Squimpish Big Fly Brush offers a fast, durable solution for tying massive streamer profiles without adding excessive water-weight to the hook shank. Constructed by blending synthetic Squimpish hair with subtle internal flash on a stainless steel wire core, this material sheds water almost instantly on the backcast while maintaining a translucent, lifelike swim when submerged.

These dense brushes excel in environments requiring large, water-pushing patterns, such as murky musky rivers, heavy saltwater rips, or deep bass lakes. Anglers targeting apex predators lean on this material to build articulated streamers or large baitfish imitations because the long fiber blend flares out to create wide shoulders that still cast efficiently on 8- to 12-weight rods.


How to Use It

Wrap the wire core directly around the hook shank or articulated shank in tight, touching turns to quickly build the body or head of a streamer. After every full wrap, aggressively pick out the trapped fibers using a bodkin or stiff dubbing teaser, sweeping the material back toward the bend of the hook to prevent matting and maintain a wide, flared profile.

To finish the fly, tie off the wire core securely with heavy denier thread, cut the excess wire with designated wire snips to save your fine tying scissors, and trim the overarching fibers into your specific desired baitfish taper.


Why We Like It

The Squimpish Big Fly Brush blend uniquely balances stiffness and mobility, preventing the fibers from completely collapsing against the hook under strong river currents or fast stripping retrieves. The integration of varied fiber lengths within the brush creates a natural, staggered taper right off the wire, eliminating the need to stack multiple layers of separate materials or spin complex composite loops.

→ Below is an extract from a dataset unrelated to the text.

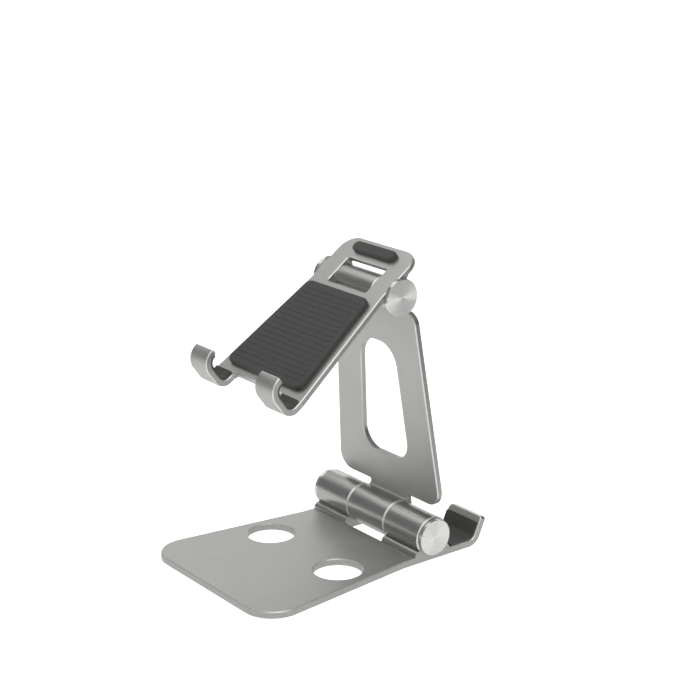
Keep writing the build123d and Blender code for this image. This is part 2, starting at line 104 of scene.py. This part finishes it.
def vary_colour(tree, shader, pattern, dark, light, low=noise_low):
    """Takes the colour from dark to light as a noise rises through its usual values."""
    node = tree.nodes.new("ShaderNodeValToRGB")
    stops = ((low, dark), (noise_high, light))
    for element, (place, colour) in zip(node.color_ramp.elements, stops):
        element.position = place
        element.color = (*colour, 1)
    tree.links.new(pattern, node.inputs["Fac"])
    tree.links.new(node.outputs["Color"], shader.inputs["Base Color"])


def vary_roughness(tree, shader, pattern, smooth, rough):
    """Takes the roughness from smooth to rough as a noise rises through its usual values."""
    node = tree.nodes.new("ShaderNodeMapRange")
    node.inputs["From Min"].default_value = noise_low
    node.inputs["From Max"].default_value = noise_high
    node.inputs["To Min"].default_value = smooth
    node.inputs["To Max"].default_value = rough
    tree.links.new(pattern, node.inputs["Value"])
    tree.links.new(node.outputs["Result"], shader.inputs["Roughness"])


def emboss(tree, shader, pattern, height, strength):
    """A grain too fine for the mesh, as a bump of a height."""
    bump = tree.nodes.new("ShaderNodeBump")
    bump.inputs["Distance"].default_value = height
    bump.inputs["Strength"].default_value = strength
    tree.links.new(pattern, bump.inputs["Height"])
    tree.links.new(bump.outputs["Normal"], shader.inputs["Normal"])


def blasted_anodised():
    """Flat faces: fine bead-blasted grain, with the slow cloudiness of an anodised sheet."""
    material, tree, shader = material_and_shader("blasted_anodised_aluminium", metallic=0.85, roughness=0.46)
    clouds = noise(tree, 16 * mm, detail=3.0)
    vary_colour(tree, shader, clouds, (0.50, 0.50, 0.48), (0.56, 0.56, 0.54))
    vary_roughness(tree, shader, clouds, smooth=0.43, rough=0.5)
    emboss(tree, shader, noise(tree, 0.22 * mm), height=0.01 * mm, strength=0.35)
    return material


def brushed_anodised():
    """Knuckles: brushed along the hinge, so that fine streaks run the length of the barrel."""
    material, tree, shader = material_and_shader("brushed_anodised_aluminium", metallic=1.0, roughness=0.3)
    streaks = noise(tree, 0.2 * mm, stretch=(40, 1, 1), detail=4.0)
    vary_colour(tree, shader, streaks, (0.42, 0.42, 0.405), (0.53, 0.53, 0.51))
    vary_roughness(tree, shader, streaks, smooth=0.27, rough=0.34)
    emboss(tree, shader, streaks, height=0.012 * mm, strength=0.3)
    return material


def bright_cut():
    """Broken corners: cut with a diamond tool after anodising, so they are bare and bright."""
    material, tree, shader = material_and_shader("bright_cut_aluminium", metallic=0.75, roughness=0.36)
    marks = noise(tree, 0.5 * mm)
    vary_colour(tree, shader, marks, (0.80, 0.80, 0.78), (0.9, 0.9, 0.88))
    vary_roughness(tree, shader, marks, smooth=0.32, rough=0.42)
    return material


def blasted_side():
    """The sheet's cut sides: a coarser, sparkling grain than its faces."""
    material, tree, shader = material_and_shader("blasted_side_aluminium", metallic=0.95, roughness=0.4)
    grain = noise(tree, 0.45 * mm, detail=3.0)
    vary_colour(tree, shader, grain, (0.34, 0.34, 0.325), (0.52, 0.52, 0.50))
    vary_roughness(tree, shader, grain, smooth=0.36, rough=0.46)
    emboss(tree, shader, grain, height=0.01 * mm, strength=0.3)
    return material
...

This material drastically cuts down tying time for large, complex articulated streamers while yielding a reinforced, wire-wrapped pattern capable of surviving multiple toothy fish strikes. The synthetic fibers hold their shape indefinitely, ensuring the fly swims with the exact same broad profile on its fiftieth cast as it did on its first.


Example Flies

Musky Double Deceiver: Wrapping this brush around the front articulated shank creates a broad, pushing head that moves water efficiently while matching the large volume of the rear saddle hackles. The wire core adds just enough subtle structural weight to help the fly break the surface tension and get down without ruining the pattern's neutral suspension on the pause.

Giant Trevally Brush Fly: Tying the material tightly near the eye over a hollow-tied base of bucktail yields a robust baitfish imitation that pushes through heavy oceanic chop. The synthetic fibers refuse to absorb water, keeping the massive 8-inch fly light enough to deliver rapid, accurate casts to cruising GTs on the flats.


Squimpish Big Fly Brush vs EP Streamer Brush

While both materials utilize a wire core to build rapid bulk on large patterns, EP Streamer Brushes consist of entirely uniform, heavily crimped synthetic fibers that pack down tightly to form a stiff, rigid profile. The Squimpish Big Fly Brush blends multi-length, straighter fibers with a coarser texture, producing a sparse, highly translucent bulk that swims with a fluid, erratic action rather than a uniform push.